Brothers Charles and William Bent and Ceran St. Vrain partnered to establish a trade business. Construction began in 1833 on an adobe fort near the Santa Fe Trail’s Arkansas River crossing.

Guide with Wheel - N An accredited living history program helps today’s visitors relate to the time when the fort hummed with activity. Anvil pings rung through the blacksmith shop as a smithy repaired wagon wheels and shod tired animals. Beaver and buffalo hides were pressed into 100-pound bales for shipment to St. Louis. A resident doctor administered to the ill and injured. Trappers, traders, travelers and Indians bartered in the Trade Room.

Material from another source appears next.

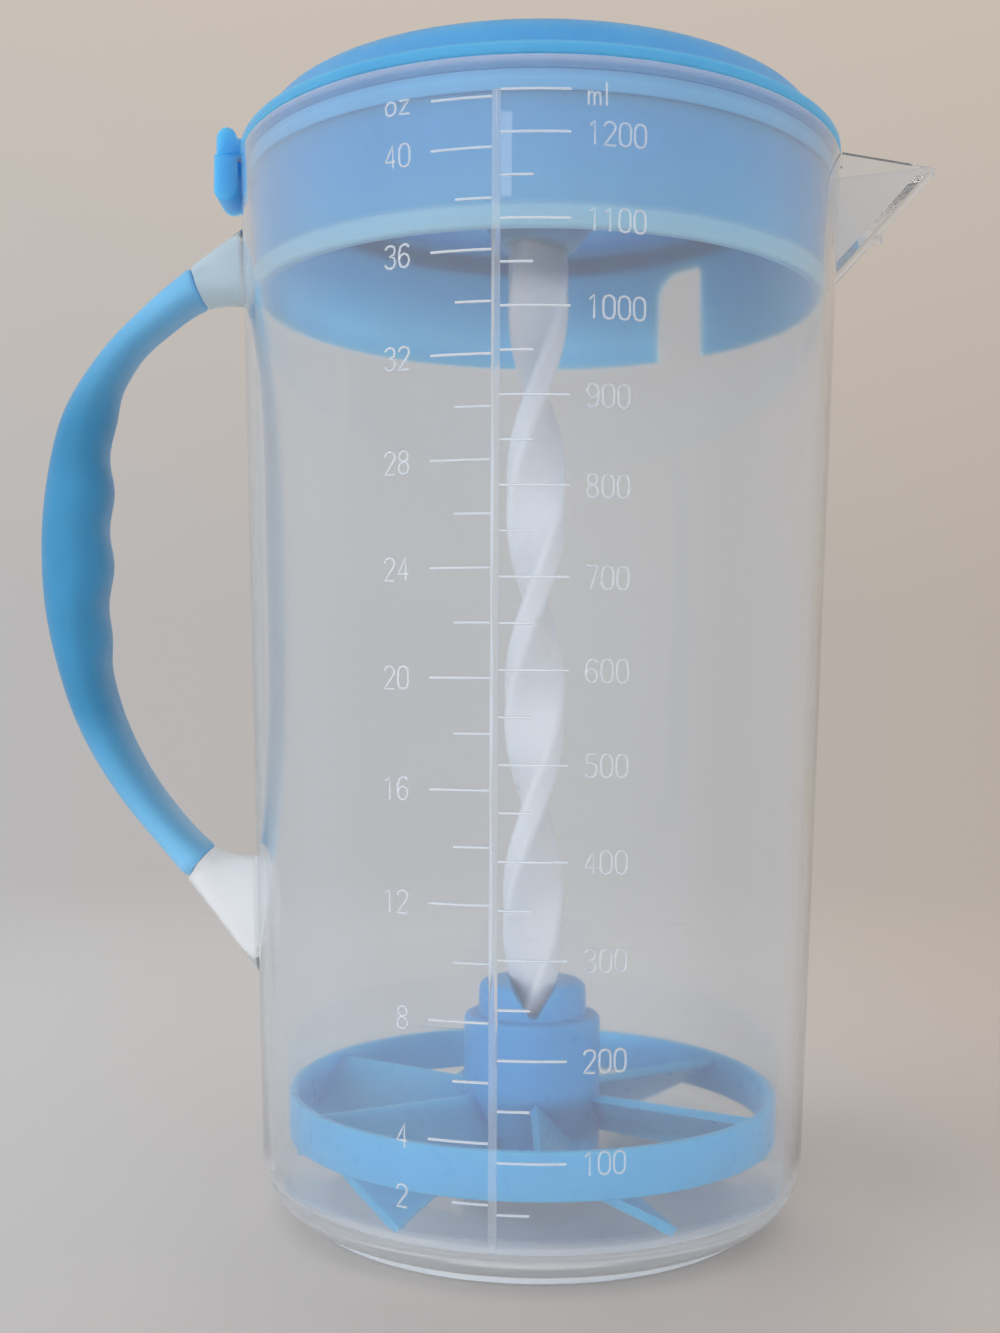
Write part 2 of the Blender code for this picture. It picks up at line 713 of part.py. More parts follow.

Today the fort is filled with artifacts and replicas recalling the 16 years when Bent’s Fort was the headquarters of a thriving trade empire. Visitors relive those days on either guided or self-guiding tours. An introductory film offers background and overview.

Moving through the rooms we realize this was essentially a village. Image the scents of foods cooking over the cottonwood fire, the pleasure of eating at a table in the dining room after weeks on the trail. The three warehouse areas would have been filled with boxes, barrels, and bundles of supplies from guns to tobacco. The Council room served as the place for trade term agreements and solving grievances as interpreters communicated between sign language and English.

Indian Room In Indian Agent Thomas Fitzpatrick’s quarters we study the “Winter Count”, a Cheyenne picture history painted on an elk hide. Our guide points out important events such as the meteor shower of 1833, the murder of Charles Bent and outbreaks of illnesses.

Up the stairs we visit living quarters of the Doctor Hempstead, visiting trappers including Kit Carson, clerks and partner Ceran St. Vrain. Recreation could be found in the billiard room as well as “drinkables”. From the two corner bastions we scan the plains for  miles in all directions and watch the animals  in the corrals behind the fort. Today a single tepee standing in front of the fort represents the Cheyennes and Arapahos who camped just outside the walls.

When You Go: Bent’s Old Fort NHS is open daily except for Thanksgiving, Christmas and New Year’s Day. Hours are 8am-5:30pm June 1 – August 31, 9am-4pm September 1 – May 31. Guided tours are available at 9:30am, 11am, 1pm and 2:30pm in summer and at 10:30am and 1pm September through May. The fort is a 1/4 mile walk from the parking area. Don’t miss the well stocked Western National Parks Association bookstore and trade room.